'''

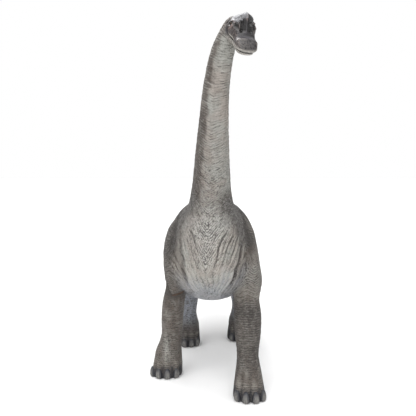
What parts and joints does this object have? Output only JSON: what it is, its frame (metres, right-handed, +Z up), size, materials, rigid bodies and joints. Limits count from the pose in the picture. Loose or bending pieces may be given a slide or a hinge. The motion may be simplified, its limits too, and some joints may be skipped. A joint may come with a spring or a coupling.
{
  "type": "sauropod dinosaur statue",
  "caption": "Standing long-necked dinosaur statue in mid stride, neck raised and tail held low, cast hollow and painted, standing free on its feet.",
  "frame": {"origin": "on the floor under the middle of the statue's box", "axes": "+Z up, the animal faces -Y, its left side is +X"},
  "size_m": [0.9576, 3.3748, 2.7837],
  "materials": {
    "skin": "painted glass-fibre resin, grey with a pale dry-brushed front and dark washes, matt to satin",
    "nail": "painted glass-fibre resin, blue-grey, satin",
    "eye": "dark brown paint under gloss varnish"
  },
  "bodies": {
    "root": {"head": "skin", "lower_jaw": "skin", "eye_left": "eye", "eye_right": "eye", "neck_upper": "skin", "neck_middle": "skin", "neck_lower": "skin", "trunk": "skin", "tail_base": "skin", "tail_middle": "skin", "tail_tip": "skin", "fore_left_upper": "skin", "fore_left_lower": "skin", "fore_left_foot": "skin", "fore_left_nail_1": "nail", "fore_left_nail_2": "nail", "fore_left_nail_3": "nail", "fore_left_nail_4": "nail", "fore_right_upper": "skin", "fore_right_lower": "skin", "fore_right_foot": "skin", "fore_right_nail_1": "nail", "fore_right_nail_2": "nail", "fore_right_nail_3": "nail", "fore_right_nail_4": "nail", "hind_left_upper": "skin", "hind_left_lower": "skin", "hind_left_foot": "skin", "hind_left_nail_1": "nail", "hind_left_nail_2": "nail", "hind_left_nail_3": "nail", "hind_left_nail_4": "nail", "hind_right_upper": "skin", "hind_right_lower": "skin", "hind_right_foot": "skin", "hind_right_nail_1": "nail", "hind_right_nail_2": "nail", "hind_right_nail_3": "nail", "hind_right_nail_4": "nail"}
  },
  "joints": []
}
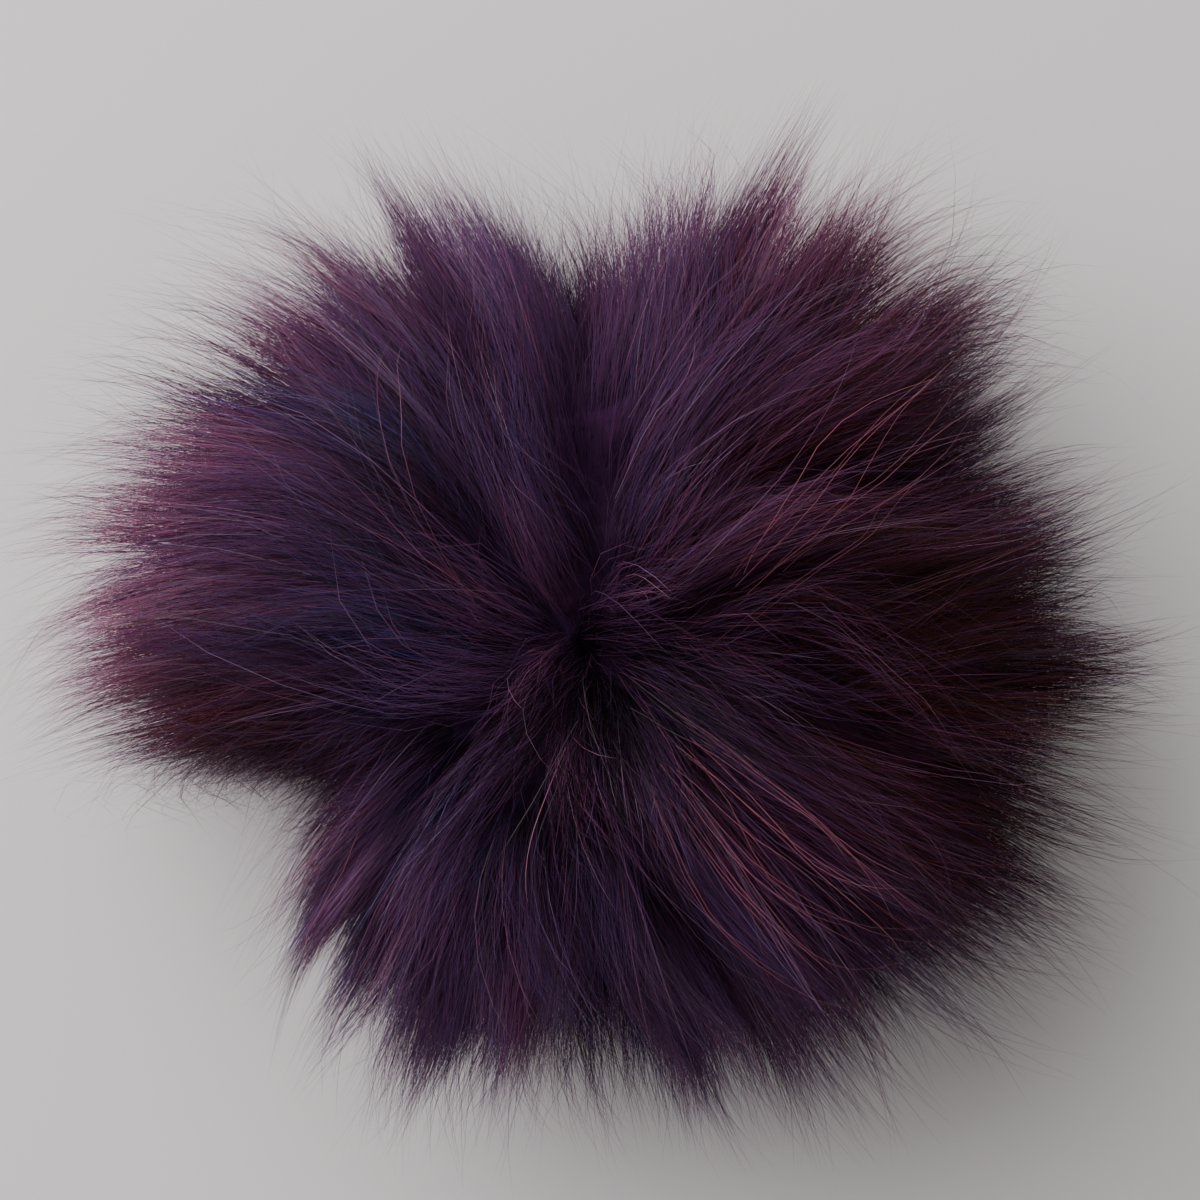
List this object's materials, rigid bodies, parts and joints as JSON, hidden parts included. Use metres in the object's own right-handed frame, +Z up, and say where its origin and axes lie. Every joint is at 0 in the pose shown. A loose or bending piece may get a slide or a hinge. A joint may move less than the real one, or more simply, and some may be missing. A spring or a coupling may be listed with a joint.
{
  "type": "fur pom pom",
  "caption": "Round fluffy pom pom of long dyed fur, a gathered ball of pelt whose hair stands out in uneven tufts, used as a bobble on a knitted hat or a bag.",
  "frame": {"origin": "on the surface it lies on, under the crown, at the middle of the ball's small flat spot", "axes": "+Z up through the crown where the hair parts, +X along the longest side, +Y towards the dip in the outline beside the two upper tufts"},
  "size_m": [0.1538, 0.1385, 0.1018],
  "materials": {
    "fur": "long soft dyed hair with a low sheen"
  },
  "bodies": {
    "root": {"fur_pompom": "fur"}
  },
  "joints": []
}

'''

Repeat the records exactly, including every line.

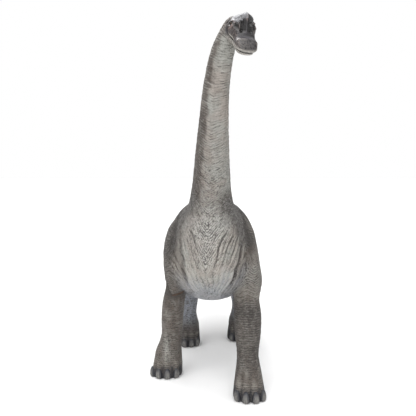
What parts and joints does this object have? Output only JSON: what it is, its frame (metres, right-handed, +Z up), size, materials, rigid bodies and joints. Limits count from the pose in the picture. Loose or bending pieces may be given a slide or a hinge. The motion may be simplified, its limits too, and some joints may be skipped. A joint may come with a spring or a coupling.
{
  "type": "sauropod dinosaur statue",
  "caption": "Standing long-necked dinosaur statue in mid stride, neck raised and tail held low, cast hollow and painted, standing free on its feet.",
  "frame": {"origin": "on the floor under the middle of the statue's box", "axes": "+Z up, the animal faces -Y, its left side is +X"},
  "size_m": [0.9576, 3.3748, 2.7837],
  "materials": {
    "skin": "painted glass-fibre resin, grey with a pale dry-brushed front and dark washes, matt to satin",
    "nail": "painted glass-fibre resin, blue-grey, satin",
    "eye": "dark brown paint under gloss varnish"
  },
  "bodies": {
    "root": {"head": "skin", "lower_jaw": "skin", "eye_left": "eye", "eye_right": "eye", "neck_upper": "skin", "neck_middle": "skin", "neck_lower": "skin", "trunk": "skin", "tail_base": "skin", "tail_middle": "skin", "tail_tip": "skin", "fore_left_upper": "skin", "fore_left_lower": "skin", "fore_left_foot": "skin", "fore_left_nail_1": "nail", "fore_left_nail_2": "nail", "fore_left_nail_3": "nail", "fore_left_nail_4": "nail", "fore_right_upper": "skin", "fore_right_lower": "skin", "fore_right_foot": "skin", "fore_right_nail_1": "nail", "fore_right_nail_2": "nail", "fore_right_nail_3": "nail", "fore_right_nail_4": "nail", "hind_left_upper": "skin", "hind_left_lower": "skin", "hind_left_foot": "skin", "hind_left_nail_1": "nail", "hind_left_nail_2": "nail", "hind_left_nail_3": "nail", "hind_left_nail_4": "nail", "hind_right_upper": "skin", "hind_right_lower": "skin", "hind_right_foot": "skin", "hind_right_nail_1": "nail", "hind_right_nail_2": "nail", "hind_right_nail_3": "nail", "hind_right_nail_4": "nail"}
  },
  "joints": []
}
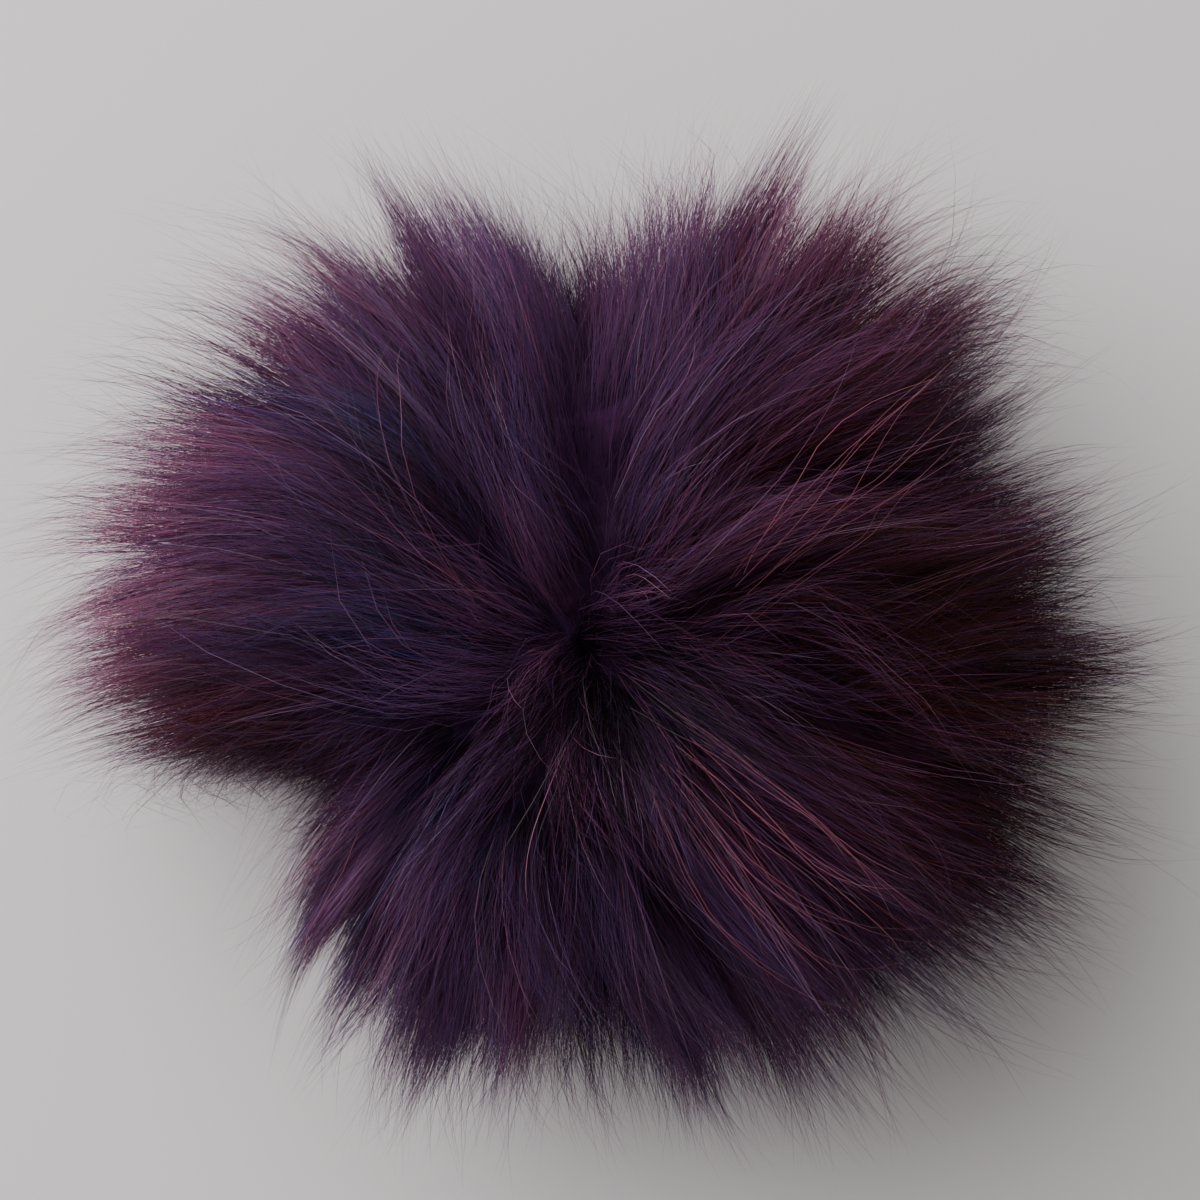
List this object's materials, rigid bodies, parts and joints as JSON, hidden parts included. Use metres in the object's own right-handed frame, +Z up, and say where its origin and axes lie. Every joint is at 0 in the pose shown. A loose or bending piece may get a slide or a hinge. A joint may move less than the real one, or more simply, and some may be missing. A spring or a coupling may be listed with a joint.
{
  "type": "fur pom pom",
  "caption": "Round fluffy pom pom of long dyed fur, a gathered ball of pelt whose hair stands out in uneven tufts, used as a bobble on a knitted hat or a bag.",
  "frame": {"origin": "on the surface it lies on, under the crown, at the middle of the ball's small flat spot", "axes": "+Z up through the crown where the hair parts, +X along the longest side, +Y towards the dip in the outline beside the two upper tufts"},
  "size_m": [0.1538, 0.1385, 0.1018],
  "materials": {
    "fur": "long soft dyed hair with a low sheen"
  },
  "bodies": {
    "root": {"fur_pompom": "fur"}
  },
  "joints": []
}